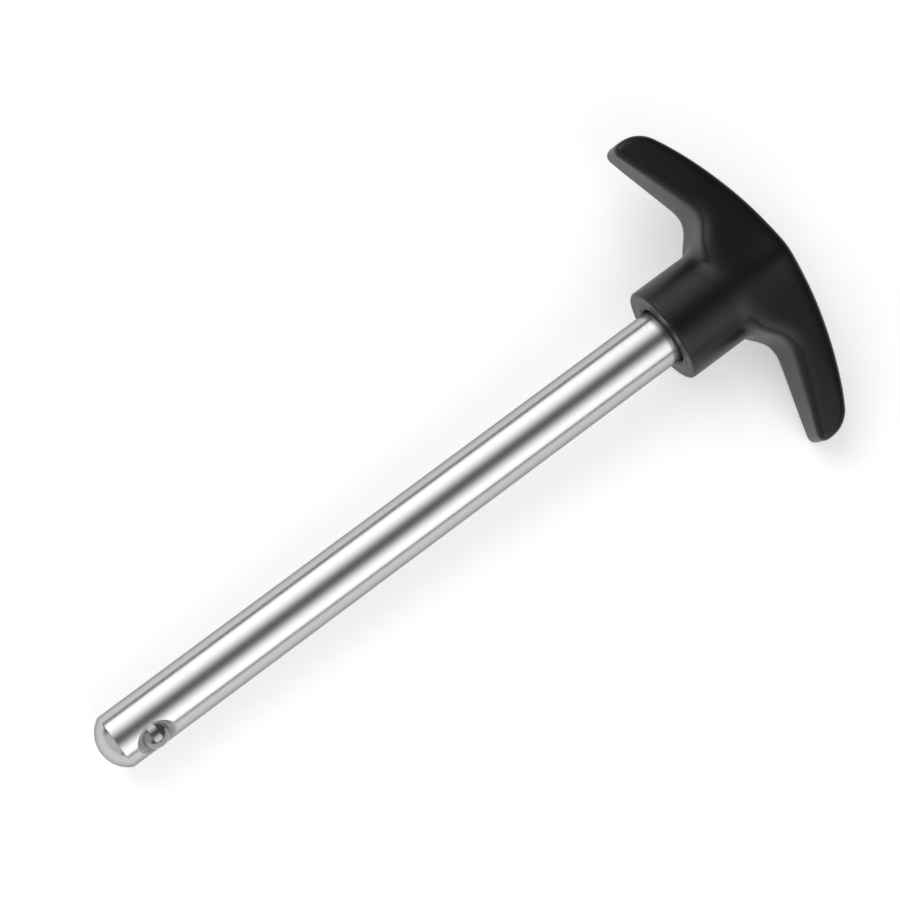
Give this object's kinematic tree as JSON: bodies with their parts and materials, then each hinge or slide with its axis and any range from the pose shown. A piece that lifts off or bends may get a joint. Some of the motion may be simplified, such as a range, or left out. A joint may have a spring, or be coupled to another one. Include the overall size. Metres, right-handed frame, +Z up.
{
  "type": "weight stack pin",
  "caption": "Selector pin for a weight stack: a round steel rod with a domed tip, a spring-loaded detent ball near the tip and a black crescent pull handle.",
  "frame": {"origin": "middle of the base of the pin's box, as the pin lies at rest on its tip, its hub and one arm of the handle", "axes": "+X along the rod towards the tip, which dips 1.9 degrees; +Y towards the arm that touches the surface; +Z up"},
  "size_m": [0.1428, 0.062, 0.0187],
  "materials": {
    "rod_steel": "polished",
    "ball_steel": "polished",
    "spring_steel": "satin",
    "handle_plastic": "satin"
  },
  "bodies": {
    "pin": {"rod": "rod_steel", "handle": "handle_plastic", "detent_spring": "spring_steel"},
    "ball": {"detent_ball": "ball_steel"}
  },
  "joints": [
    {"name": "ball_press", "type": "slide", "parent": "pin", "child": "ball", "axis": [-0.0214, -0.7715, -0.6359], "range_m": [0, 0.0013], "stiffness_N_per_m": 1500, "springref_m": -0.0011, "deforming": ["detent_spring"]}
  ]
}
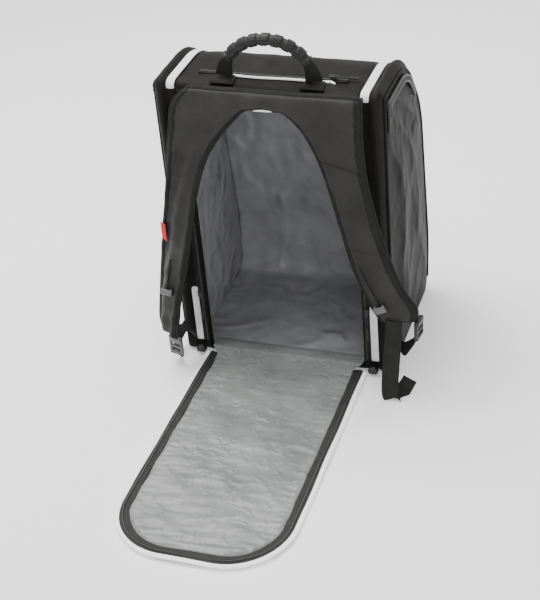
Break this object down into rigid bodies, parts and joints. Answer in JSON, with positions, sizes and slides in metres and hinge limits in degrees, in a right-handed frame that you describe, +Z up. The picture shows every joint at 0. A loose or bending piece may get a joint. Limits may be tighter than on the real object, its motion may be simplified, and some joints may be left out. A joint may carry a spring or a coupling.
{
  "type": "ski boot bag",
  "caption": "Backpack-style boot bag standing open, with its back panel unzipped and folded down, padded shoulder straps, a moulded grip handle and zipped pockets.",
  "frame": {"origin": "on the underside of the base, at the middle of the body's width and depth", "axes": "+Z up; -Y towards the harness side, where the opening is and the panel folds down; +X to the right of someone facing the opening"},
  "size_m": [0.4191, 0.7239, 0.5549],
  "materials": {
    "black_fabric": "matte woven polyester, olive black",
    "pad_fabric": "matte woven polyester over soft foam",
    "coated_fabric": "smooth coated cloth with a soft sheen",
    "silver_lining": "thin grey lining with a faint sheen",
    "white_trim": "white reflective trim and piping",
    "webbing": "ribbed black webbing",
    "zip_tape": "black woven zip tape",
    "zip_teeth": "black moulded zip teeth",
    "rubber": "matte black moulded rubber",
    "dark_plastic": "black moulded plastic",
    "grey_plastic": "grey moulded plastic",
    "board": "stiff plastic board",
    "foam": "closed-cell foam sheet",
    "red_label": "plain woven red tab"
  },
  "bodies": {
    "root": {"outer_shell": "black_fabric", "inner_lining": "silver_lining", "base_board": "board", "left_side_panel": "coated_fabric", "right_side_panel": "coated_fabric", "left_trim_band": "white_trim", "right_trim_band": "white_trim", "left_side_piping": "webbing", "right_side_piping": "webbing", "opening_zip_tape": "zip_tape", "opening_zip_teeth": "zip_teeth", "flap_hinge_tape": "webbing", "harness_yoke": "pad_fabric", "left_shoulder_pad": "pad_fabric", "right_shoulder_pad": "pad_fabric", "left_strap_end": "pad_fabric", "right_strap_end": "pad_fabric", "left_ladder_lock": "grey_plastic", "right_ladder_lock": "dark_plastic", "left_lower_webbing": "webbing", "right_lower_webbing": "webbing", "left_webbing_tail": "webbing", "right_webbing_tail": "webbing", "left_webbing_anchor": "webbing", "right_webbing_anchor": "webbing", "left_zip_end_guard": "dark_plastic", "right_zip_end_guard": "dark_plastic", "left_handle_patch": "webbing", "right_handle_patch": "webbing", "top_zip_tape": "zip_tape", "top_zip_piping": "white_trim", "top_pocket_bag": "black_fabric", "left_side_zip": "zip_tape", "right_side_zip": "zip_tape", "left_zip_garage": "rubber", "right_zip_garage": "rubber", "left_sternum_rail": "webbing", "right_sternum_rail": "webbing", "label_tab": "red_label"},
    "flap": {"flap_panel": "black_fabric", "flap_piping": "white_trim", "flap_zip_tape": "zip_tape", "flap_zip_teeth": "zip_teeth", "flap_foam": "foam", "flap_lining": "silver_lining"},
    "handle": {"handle_grip": "rubber", "left_handle_webbing": "webbing", "right_handle_webbing": "webbing"},
    "top_slider": {"top_zip_slider": "dark_plastic"},
    "top_pull": {"top_zip_pull": "webbing"},
    "left_main_slider": {"left_main_zip_slider": "dark_plastic"},
    "left_main_pull": {"left_main_zip_pull": "webbing"},
    "left_side_slider": {"left_side_zip_slider": "dark_plastic"},
    "left_side_pull": {"left_side_zip_pull": "webbing"},
    "left_sternum_catch": {"left_sternum_slider": "grey_plastic"},
    "right_main_slider": {"right_main_zip_slider": "dark_plastic"},
    "right_main_pull": {"right_main_zip_pull": "webbing"},
    "right_side_slider": {"right_side_zip_slider": "dark_plastic"},
    "right_side_pull": {"right_side_zip_pull": "webbing"},
    "right_sternum_catch": {"right_sternum_slider": "grey_plastic"}
  },
  "joints": [
    {"name": "flap_hinge", "type": "hinge", "parent": "root", "child": "flap", "pos_m": [0, -0.1385, 0.004], "axis": [-1, 0, 0], "range_deg": [0, 90], "deforming": ["left_shoulder_pad", "right_shoulder_pad"]},
    {"name": "handle_fold", "type": "hinge", "parent": "root", "child": "handle", "pos_m": [0, -0.107, 0.4825], "axis": [1, 0, 0], "range_deg": [-55, 55]},
    {"name": "top_zip_slide", "type": "slide", "parent": "root", "child": "top_slider", "axis": [-1, 0, 0], "range_m": [0, 0.15]},
    {"name": "top_zip_pull_swing", "type": "hinge", "parent": "top_slider", "child": "top_pull", "pos_m": [0.0976, -0.089, 0.4816], "axis": [0, -1, 0], "range_deg": [0, 85]},
    {"name": "left_main_zip_slide", "type": "slide", "parent": "root", "child": "left_main_slider", "axis": [0, 0, 1], "range_m": [-0.045, 0.24]},
    {"name": "left_main_zip_pull_swing", "type": "hinge", "parent": "left_main_slider", "child": "left_main_pull", "pos_m": [-0.1342, -0.13565, 0.1084], "axis": [-1, 0, 0], "range_deg": [0, 100]},
    {"name": "left_side_zip_slide", "type": "slide", "parent": "root", "child": "left_side_slider", "axis": [0, 1, 0], "range_m": [0, 0.05]},
    {"name": "left_side_zip_pull_swing", "type": "hinge", "parent": "left_side_slider", "child": "left_side_pull", "pos_m": [-0.1725, -0.091, 0.4519], "axis": [0, 1, 0], "range_deg": [0, 100]},
    {"name": "right_main_zip_slide", "type": "slide", "parent": "root", "child": "right_main_slider", "axis": [0, 0, 1], "range_m": [-0.045, 0.24]},
    {"name": "right_main_zip_pull_swing", "type": "hinge", "parent": "right_main_slider", "child": "right_main_pull", "pos_m": [0.1342, -0.13565, 0.1084], "axis": [-1, 0, 0], "range_deg": [0, 100]},
    {"name": "right_side_zip_slide", "type": "slide", "parent": "root", "child": "right_side_slider", "axis": [0, 1, 0], "range_m": [0, 0.05]},
    {"name": "right_side_zip_pull_swing", "type": "hinge", "parent": "right_side_slider", "child": "right_side_pull", "pos_m": [0.1725, -0.091, 0.4519], "axis": [0, -1, 0], "range_deg": [0, 100]},
    {"name": "right_sternum_slide", "type": "slide", "parent": "root", "child": "right_sternum_catch", "axis": [-0.3968, 0.0248, 0.9176], "range_m": [0, 0.061]},
    {"name": "left_sternum_slide", "type": "slide", "parent": "root", "child": "left_sternum_catch", "axis": [0.1815, 0.0151, 0.9833], "range_m": [0, 0.05]}
  ]
}
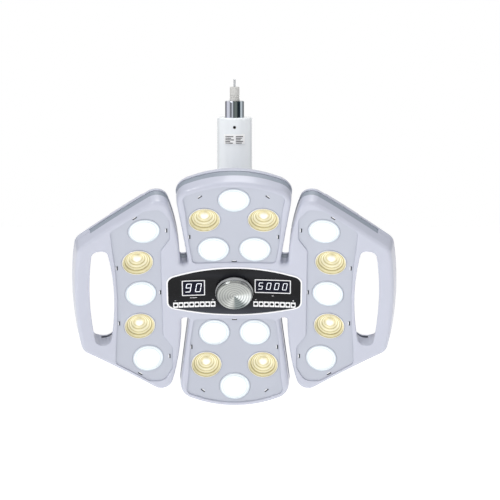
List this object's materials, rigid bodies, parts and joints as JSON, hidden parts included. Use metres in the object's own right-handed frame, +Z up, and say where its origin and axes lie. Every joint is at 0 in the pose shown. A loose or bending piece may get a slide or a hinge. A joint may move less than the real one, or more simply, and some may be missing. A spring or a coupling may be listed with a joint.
{
  "type": "dental operating light",
  "caption": "Petal-shaped LED dental light head with side handles, digital panel and push knob, on a swivel column with a spigot mount.",
  "frame": {"origin": "centre of the mounting spigot's top face, on the column's swivel axis", "axes": "+Z up along the column, -Y towards the user in front of the lit face, +X to the right seen from the front"},
  "size_m": [0.4348, 0.2187, 0.4522],
  "materials": {
    "chrome": "polished",
    "steel": "turned",
    "insulator": "moulded, satin",
    "column_white": "gloss white powder coat",
    "brass": "turned bearing bronze",
    "black_screw": "black oxide",
    "label": "printed film",
    "aluminium": "machined",
    "dark_plastic": "satin",
    "cover_white": "semi-gloss moulded",
    "belt_grey": "satin moulded",
    "lens_plate_grey": "fine satin",
    "lens_cool": "clear lens lit cool white",
    "lens_warm": "clear lens over a warm reflector",
    "led_board_white": "white solder mask",
    "panel_black": "polished black",
    "display_dark": "dark tinted window",
    "circuit_green": "green solder mask",
    "knob_metal": "spun, concentric grain"
  },
  "bodies": {
    "mount": {"mount_spigot": "chrome", "spigot_circlip": "steel", "contact_insulator": "insulator", "contact_pin": "steel"},
    "column": {"column_tube": "column_white", "column_bush": "brass", "column_set_screw": "black_screw", "rating_plate": "label", "tilt_fork": "aluminium", "tilt_pin": "steel", "tilt_washer_left": "dark_plastic", "tilt_washer_right": "dark_plastic"},
    "tilt_arm": {"tilt_knuckle": "aluminium", "stem_nut": "steel"},
    "head": {"hub_plate": "steel", "roll_bush": "brass", "front_cover": "cover_white", "rear_cover": "cover_white", "left_grip": "cover_white", "right_grip": "cover_white", "belt_frame": "belt_grey", "lens_plate_top": "lens_plate_grey", "lens_plate_bottom": "lens_plate_grey", "lens_plate_left": "lens_plate_grey", "lens_plate_right": "lens_plate_grey", "lens_top_1": "lens_cool", "lens_top_2": "lens_warm", "lens_top_3": "lens_warm", "lens_top_4": "lens_cool", "lens_top_5": "lens_cool", "lens_bottom_1": "lens_cool", "lens_bottom_2": "lens_warm", "lens_bottom_3": "lens_warm", "lens_bottom_4": "lens_cool", "lens_bottom_5": "lens_cool", "lens_left_1": "lens_cool", "lens_left_2": "lens_warm", "lens_left_3": "lens_cool", "lens_left_4": "lens_warm", "lens_left_5": "lens_cool", "lens_right_1": "lens_cool", "lens_right_2": "lens_warm", "lens_right_3": "lens_cool", "lens_right_4": "lens_warm", "lens_right_5": "lens_cool", "led_board_top": "led_board_white", "led_board_bottom": "led_board_white", "led_board_left": "led_board_white", "led_board_right": "led_board_white", "heat_sink_top": "aluminium", "heat_sink_bottom": "aluminium", "heat_sink_left": "aluminium", "heat_sink_right": "aluminium", "control_panel": "panel_black", "display_two_digit": "display_dark", "display_four_digit": "display_dark", "control_board": "circuit_green", "encoder_body": "dark_plastic"},
    "knob_plunger": {"encoder_plunger": "steel"},
    "knob": {"knob": "knob_metal"}
  },
  "joints": [
    {"name": "column_swivel", "type": "hinge", "parent": "mount", "child": "column", "pos_m": [0, 0, -0.1], "axis": [0, 0, 1], "range_deg": [-165, 165]},
    {"name": "head_tilt", "type": "hinge", "parent": "column", "child": "tilt_arm", "pos_m": [0, 0, -0.202], "axis": [1, 0, 0], "range_deg": [-35, 65]},
    {"name": "head_roll", "type": "hinge", "parent": "tilt_arm", "child": "head", "pos_m": [0, 0, -0.202], "axis": [0, -0.866, -0.5], "range_deg": [-75, 75]},
    {"name": "knob_push", "type": "slide", "parent": "head", "child": "knob_plunger", "axis": [0, 0.866, 0.5], "range_m": [0, 0.0012], "stiffness_N_per_m": 2500, "springref_m": -0.0012},
    {"name": "knob_turn", "type": "hinge", "parent": "knob_plunger", "child": "knob", "pos_m": [0, -0.08227, -0.2495], "axis": [0, -0.866, -0.5], "continuous": true}
  ]
}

§ **TASK DESCRIPTION**
Count how many lines of the listing above include "loose" and report that number alone.

§ **EXERCISE SOLUTION**
2